The film is essentially touted as a whacky, knockabout comedy.  There are certainly many incidences of off-kilter humour, most notably in the "jet set" scenes, in which Mark seems to think of himself as a James Bond type figure; "Mark Whitacre, secret agent 0014"  "Why 0014??"  "Cause I'm twice as smart as 007"!  Also, the voiceovers are priceless.  In the opening scenes, he explains - somewhat manically - about the links between corn, corn syrup, lysine, and the food we eat every day.  This is all good, because it's relevant to the main thrust of the movie.  But as it goes on, they get more and more random.  "I like my hands" he muses.  "That metric system never panned out".  "There should be a TV show about a guy who calls homeone day, and he's there, he answers, he's talking to himself, only he's someone else." !!!  Some of them are just so left-field that they're hysterical.  Over all, there's a dry, wry sense of humour threaded throughout the film.  I can understand why broader audiences wouldn't "get it", but if you can plug into the tone, it's fantastic.  But things are essentially much, much darker.

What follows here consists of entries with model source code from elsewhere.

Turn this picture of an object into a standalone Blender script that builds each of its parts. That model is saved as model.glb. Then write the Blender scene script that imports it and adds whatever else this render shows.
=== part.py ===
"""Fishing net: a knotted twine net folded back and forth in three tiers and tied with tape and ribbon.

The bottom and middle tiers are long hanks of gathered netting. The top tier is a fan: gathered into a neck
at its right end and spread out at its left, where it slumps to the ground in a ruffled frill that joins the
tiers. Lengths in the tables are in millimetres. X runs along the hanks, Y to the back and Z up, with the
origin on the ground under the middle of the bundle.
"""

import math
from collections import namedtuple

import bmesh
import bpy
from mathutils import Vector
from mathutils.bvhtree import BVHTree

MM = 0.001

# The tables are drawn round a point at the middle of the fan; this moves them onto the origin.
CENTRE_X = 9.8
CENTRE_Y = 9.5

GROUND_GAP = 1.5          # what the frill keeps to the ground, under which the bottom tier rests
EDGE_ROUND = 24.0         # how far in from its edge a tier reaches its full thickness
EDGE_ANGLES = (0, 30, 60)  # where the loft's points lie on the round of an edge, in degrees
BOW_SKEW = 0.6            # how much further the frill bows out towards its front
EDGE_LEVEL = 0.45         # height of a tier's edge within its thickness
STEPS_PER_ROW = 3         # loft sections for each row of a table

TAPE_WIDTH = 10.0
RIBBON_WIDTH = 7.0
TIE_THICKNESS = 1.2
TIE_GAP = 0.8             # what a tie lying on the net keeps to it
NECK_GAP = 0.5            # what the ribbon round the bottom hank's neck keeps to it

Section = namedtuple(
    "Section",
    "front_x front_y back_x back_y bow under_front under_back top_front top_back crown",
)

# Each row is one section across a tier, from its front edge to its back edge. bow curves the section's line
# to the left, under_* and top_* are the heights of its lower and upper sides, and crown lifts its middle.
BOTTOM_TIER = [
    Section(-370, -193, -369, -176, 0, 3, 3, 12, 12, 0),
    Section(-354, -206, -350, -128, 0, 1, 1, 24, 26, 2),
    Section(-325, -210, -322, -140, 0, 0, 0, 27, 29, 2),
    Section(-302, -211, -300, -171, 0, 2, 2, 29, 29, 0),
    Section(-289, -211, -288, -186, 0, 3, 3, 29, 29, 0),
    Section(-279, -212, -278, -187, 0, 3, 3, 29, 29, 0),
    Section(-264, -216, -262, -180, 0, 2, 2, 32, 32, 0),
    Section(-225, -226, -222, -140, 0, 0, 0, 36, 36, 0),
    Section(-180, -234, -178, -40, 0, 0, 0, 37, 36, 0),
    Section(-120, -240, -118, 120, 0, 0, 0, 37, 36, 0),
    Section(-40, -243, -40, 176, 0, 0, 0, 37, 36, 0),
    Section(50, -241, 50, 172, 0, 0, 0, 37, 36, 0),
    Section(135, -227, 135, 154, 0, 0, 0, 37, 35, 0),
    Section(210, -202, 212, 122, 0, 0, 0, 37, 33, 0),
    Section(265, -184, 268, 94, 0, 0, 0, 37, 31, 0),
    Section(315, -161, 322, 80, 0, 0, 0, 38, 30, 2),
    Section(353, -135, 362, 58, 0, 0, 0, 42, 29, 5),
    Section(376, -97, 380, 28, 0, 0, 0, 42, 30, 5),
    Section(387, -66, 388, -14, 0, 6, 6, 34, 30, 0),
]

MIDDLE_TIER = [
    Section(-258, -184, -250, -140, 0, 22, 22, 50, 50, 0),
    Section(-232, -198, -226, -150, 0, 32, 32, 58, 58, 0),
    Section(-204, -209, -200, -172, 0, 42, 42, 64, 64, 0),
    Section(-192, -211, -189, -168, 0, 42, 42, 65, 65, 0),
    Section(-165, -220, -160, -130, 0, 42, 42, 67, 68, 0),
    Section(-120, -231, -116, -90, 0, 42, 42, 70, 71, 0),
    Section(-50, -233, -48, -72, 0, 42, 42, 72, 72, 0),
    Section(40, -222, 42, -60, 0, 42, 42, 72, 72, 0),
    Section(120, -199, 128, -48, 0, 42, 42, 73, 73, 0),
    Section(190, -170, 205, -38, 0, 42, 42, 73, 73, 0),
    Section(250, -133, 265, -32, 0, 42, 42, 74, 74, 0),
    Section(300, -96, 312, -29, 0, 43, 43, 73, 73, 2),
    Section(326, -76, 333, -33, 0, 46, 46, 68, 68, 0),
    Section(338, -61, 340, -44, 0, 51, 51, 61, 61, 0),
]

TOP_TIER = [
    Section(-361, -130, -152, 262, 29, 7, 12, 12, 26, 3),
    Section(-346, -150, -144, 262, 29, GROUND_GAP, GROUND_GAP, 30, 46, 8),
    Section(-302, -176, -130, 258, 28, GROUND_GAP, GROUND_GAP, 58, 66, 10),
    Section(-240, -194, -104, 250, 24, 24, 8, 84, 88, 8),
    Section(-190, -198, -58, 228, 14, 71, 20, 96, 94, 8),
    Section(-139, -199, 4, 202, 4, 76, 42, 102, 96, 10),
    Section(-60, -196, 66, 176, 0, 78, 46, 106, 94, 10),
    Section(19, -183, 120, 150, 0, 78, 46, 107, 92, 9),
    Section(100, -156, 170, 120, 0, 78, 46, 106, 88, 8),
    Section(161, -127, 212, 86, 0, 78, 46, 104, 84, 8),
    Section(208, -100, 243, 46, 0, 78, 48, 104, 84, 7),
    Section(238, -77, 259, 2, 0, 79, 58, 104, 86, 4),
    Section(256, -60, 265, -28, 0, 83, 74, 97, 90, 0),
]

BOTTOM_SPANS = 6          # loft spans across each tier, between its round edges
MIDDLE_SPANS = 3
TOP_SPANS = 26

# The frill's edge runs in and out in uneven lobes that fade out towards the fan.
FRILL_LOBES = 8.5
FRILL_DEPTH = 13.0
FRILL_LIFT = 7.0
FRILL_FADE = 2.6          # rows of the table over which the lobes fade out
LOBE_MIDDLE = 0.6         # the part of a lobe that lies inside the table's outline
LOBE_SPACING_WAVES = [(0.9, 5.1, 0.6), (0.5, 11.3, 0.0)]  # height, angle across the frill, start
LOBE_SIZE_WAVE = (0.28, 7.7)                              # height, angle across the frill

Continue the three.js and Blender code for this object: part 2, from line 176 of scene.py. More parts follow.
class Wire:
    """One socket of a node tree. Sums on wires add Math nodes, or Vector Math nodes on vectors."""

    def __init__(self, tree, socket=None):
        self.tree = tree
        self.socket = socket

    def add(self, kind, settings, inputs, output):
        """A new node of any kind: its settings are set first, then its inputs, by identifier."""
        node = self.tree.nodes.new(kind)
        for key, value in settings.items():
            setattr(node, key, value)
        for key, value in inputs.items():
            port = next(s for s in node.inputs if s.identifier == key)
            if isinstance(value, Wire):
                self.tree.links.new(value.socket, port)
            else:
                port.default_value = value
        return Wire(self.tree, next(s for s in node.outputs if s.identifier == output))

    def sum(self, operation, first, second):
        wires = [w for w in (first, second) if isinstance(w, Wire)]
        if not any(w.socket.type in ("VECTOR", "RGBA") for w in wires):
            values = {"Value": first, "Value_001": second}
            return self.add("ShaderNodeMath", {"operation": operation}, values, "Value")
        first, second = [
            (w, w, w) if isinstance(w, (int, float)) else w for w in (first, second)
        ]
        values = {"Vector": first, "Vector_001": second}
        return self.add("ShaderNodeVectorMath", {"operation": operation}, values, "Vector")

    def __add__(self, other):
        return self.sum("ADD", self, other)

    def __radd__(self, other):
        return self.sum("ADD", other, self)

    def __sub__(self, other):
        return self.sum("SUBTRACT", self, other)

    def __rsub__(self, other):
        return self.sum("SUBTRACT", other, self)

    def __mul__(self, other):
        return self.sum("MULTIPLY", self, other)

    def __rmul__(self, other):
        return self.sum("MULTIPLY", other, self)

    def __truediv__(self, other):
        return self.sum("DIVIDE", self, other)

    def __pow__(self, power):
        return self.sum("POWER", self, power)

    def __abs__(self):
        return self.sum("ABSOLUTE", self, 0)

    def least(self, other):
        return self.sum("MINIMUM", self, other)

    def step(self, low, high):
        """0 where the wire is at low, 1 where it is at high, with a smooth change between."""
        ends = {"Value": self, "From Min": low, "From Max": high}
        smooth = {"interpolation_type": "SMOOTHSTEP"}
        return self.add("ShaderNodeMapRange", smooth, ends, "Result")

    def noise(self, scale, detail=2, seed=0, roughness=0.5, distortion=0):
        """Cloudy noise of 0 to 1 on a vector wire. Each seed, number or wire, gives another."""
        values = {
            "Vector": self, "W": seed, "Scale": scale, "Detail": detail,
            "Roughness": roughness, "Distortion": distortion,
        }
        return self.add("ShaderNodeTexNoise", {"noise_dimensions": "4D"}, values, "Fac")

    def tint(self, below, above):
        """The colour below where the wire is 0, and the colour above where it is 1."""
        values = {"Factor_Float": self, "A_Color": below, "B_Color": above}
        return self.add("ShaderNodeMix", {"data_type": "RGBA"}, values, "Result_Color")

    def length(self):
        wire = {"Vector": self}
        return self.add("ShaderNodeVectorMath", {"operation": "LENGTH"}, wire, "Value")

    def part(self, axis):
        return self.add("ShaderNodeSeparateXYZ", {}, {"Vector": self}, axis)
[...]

Amongst the main themes of the film are Corporate / White Collar crime, lying and deception, fraud,  betrayal, self-delusion, illegal surveillance, and ultimately, mental illness.  It's to his immense credit, and evidence of his masterful skills of direction, that Soderbergh manages to balance such grim elements with light comedy.  The film's score is notably up-beat and jaunty, as if purposefully to counteract the brooding subject matter.  It's almost fit for a cartoon.  But I never found it jarring.  It certainly does a huge amount to affect the film's tone and mood.  Underlying the whole of the proceedings is sense of the utterly absurd.  The conspiracy, whether it be price fixing, volume fixing, something else, or even if there's a conspiracy anywhere other than Whitacre's mind is absurd.  Mark's erratic behaviour and skittish mindset are almost past the threshold of credibility.  Yet it happened.


This is a supremely unusual, but deeply memorable film.  Distinct in tone and content, I found it successful on almost every level.  But I can see how another viewer might find it impenetrable, abstract, or just too odd.  The balance of humour and drama is incredibly delicate, and whilst I think Soderbergh pulls it off with aplomb, others might feel one fatally outweighs the other.  Damon is predictably strong in the central role, capturing the instability - and mania - of the increasingly deluded protagonist.  Scott Bakula too is sterling in support as the sadly resigned G-man, who comes to realise that the prize he thought he had won isn't there.  There's a wide-ranging supporting cast, containing many unfamiliar faces, but a few familiar ones, such as "30 Rock"'s Scott Adsit, Melanie Lynsky ("Heavenly Creatures"), Clancy Brown, Patton Oswalt, and Biff Tannen himself, Tom Wilson.  One really has to think, however, that the film belongs to the real-life Mark Whitacre.  A poignant coda shows him 10 years down the line, balding, physically degraded but still deluded.  It's a fitting conclusion to a unique and notable story.